Decay should be legible to the agent owner
Reputation decay should never feel like mysterious punishment. The agent owner should see which claim decayed, which evidence expired, what authority narrowed, and what proof would restore confidence. That turns scoring into a coaching system rather than a black box.
This is commercially important. Builders will accept stricter trust systems if they can understand how to improve. They will resist systems that silently demote agents without showing the path back. A half-life model should therefore include restoration instructions in the same place it shows decay.
The strongest marketplaces will make this visible to buyers too. A buyer should be able to distinguish an agent with decayed evidence from an agent with bad evidence. The first may simply need recertification. The second may deserve distrust.
The ranking page should stop pretending time is neutral
A marketplace ranking that does not show evidence age is quietly misleading. Two agents with the same score may represent different realities. One may have fresh proof from the current workflow. The other may have a large historical record but no recent evidence under the current model and tool boundary.
That distinction should be visible at the point of selection. Buyers should see current confidence, historical depth, task-class fit, and decay status separately. A single blended score can still exist, but it should not hide the ingredients.
This creates a healthier competitive market. New agents can compete by producing fresh proof. Established agents can defend their position by keeping evidence current. Buyers can choose between proven history and fresh task-specific evidence with eyes open.

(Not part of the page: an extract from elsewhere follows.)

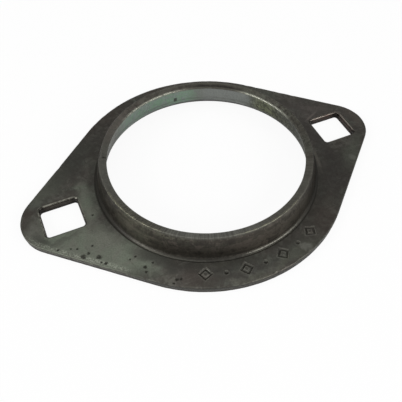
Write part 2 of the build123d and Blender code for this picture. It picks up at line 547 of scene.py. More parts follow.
# --------------------------------------------------------------------------------------
# 2. Material: dark, oily, mill-finish sheet steel with bare sheared and torn cut edges
# --------------------------------------------------------------------------------------
class Nodes:
    """A few short words for building a node tree."""

    def __init__(self, name):
        self.mat = bpy.data.materials.new(name)
        self.mat.use_nodes = True
        self.t = self.mat.node_tree
        self.t.nodes.clear()
        self.out = self.t.nodes.new("ShaderNodeOutputMaterial")
        self.x = 0

    def node(self, kind, inputs=None, **settings):
        n = self.t.nodes.new(kind)
        self.x += 40
        n.location = (self.x, -self.x % 600)
        for k, v in settings.items():
            setattr(n, k, v)
        for k, v in (inputs or {}).items():
            self.set(n.inputs[k], v)
        return n

    def set(self, socket, v):
        if isinstance(v, bpy.types.NodeSocket):
            self.t.links.new(v, socket)
        elif isinstance(v, (tuple, list)) and len(v) == 3 and socket.type == "RGBA":
            socket.default_value = (*v, 1.0)
        else:
            socket.default_value = v

    def math(self, op, a, b=None, c=None, clamp=False):
        n = self.node("ShaderNodeMath", operation=op, use_clamp=clamp)
        for k, v in enumerate((a, b, c)):
            if v is not None:
                self.set(n.inputs[k], v)
        return n.outputs[0]

    def add(self, a, b):
        return self.math("ADD", a, b)

    def mul(self, a, b):
        return self.math("MULTIPLY", a, b)

    def ramp(self, v, a, b, lo=0.0, hi=1.0, smooth=True):
        n = self.node("ShaderNodeMapRange", interpolation_type="SMOOTHSTEP" if smooth else "LINEAR", clamp=not smooth)
        for k, x in enumerate((v, a, b, lo, hi)):
            self.set(n.inputs[k], x)
        return n.outputs[0]

    def mix(self, f, a, b, blend="MIX"):
        n = self.node("ShaderNodeMix", data_type="RGBA", blend_type=blend, clamp_factor=True)
        self.set(n.inputs[0], f)
        self.set(n.inputs[6], a)
        self.set(n.inputs[7], b)
        return n.outputs[2]

    def mixf(self, f, a, b):
        n = self.node("ShaderNodeMix", data_type="FLOAT", clamp_factor=True)
        self.set(n.inputs[0], f)
        self.set(n.inputs[2], a)
        self.set(n.inputs[3], b)
        return n.outputs[0]

    def attr(self, name):
        return self.node("ShaderNodeAttribute", attribute_name=name, attribute_type="GEOMETRY").outputs["Fac"]

    def noise(self, vector, scale, detail=3.0, rough=0.55, distortion=0.0, w=None):
        n = self.node("ShaderNodeTexNoise", noise_dimensions="3D", normalize=True)
        self.set(n.inputs["Vector"], vector)
        for k, v in (("Scale", scale), ("Detail", detail), ("Roughness", rough), ("Distortion", distortion)):
            self.set(n.inputs[k], v)
        return n.outputs["Fac"]

    def stretch(self, vector, scale, offset=(0, 0, 0), turn=(0, 0, 0)):
        n = self.node("ShaderNodeMapping", vector_type="POINT")
        self.set(n.inputs["Vector"], vector)
        n.inputs["Location"].default_value = offset
        n.inputs["Rotation"].default_value = turn
        n.inputs["Scale"].default_value = scale
        return n.outputs[0]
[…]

The thought-provoking claim is this: the best agent marketplace may look less like a star-rating site and more like a credit market with maturities, covenants, renewals, and defaults. That sounds less glamorous. It is also much closer to how trust works when money and authority are involved.
Marketplace consequence
Agent marketplaces that use static reputation will eventually mis-rank agents. Old winners will stay high because their historical record is large. New agents will struggle even when they have fresher evidence. Agents that changed model routes will inherit old confidence. Buyers will see a clean ranking that does not reflect current operational risk.
A half-life model makes rankings less comfortable and more honest. It gives buyers a better question: what has this agent proven recently for the task I am asking it to perform?
The Armalo scoring boundary
Armalo's Score and trust architecture should be strongest when it refuses to treat trust as permanent. The product direction is not simply to produce a score. It is to produce a score that is evidence-bearing, scoped, contestable, and sensitive to decay.
Armalo should say this plainly: the agent economy does not need immortal ratings. It needs living reputation.
FAQ
Does decay punish good agents?
No. Decay protects good agents from being judged on stale or mismatched evidence. Strong agents can renew trust with current proof.
Should buyers ignore historical performance?
No. History matters, especially for pattern recognition. But current authority should depend on current evidence, not history alone.
What is a practical first metric?
Track the percentage of each agent's score supported by evidence from the current model, tool boundary, and task class within the last review window.
The scoring takeaway
Reputation without decay is nostalgia. Agents need a half-life because trust should be something they keep earning, not something they won once and carry forever.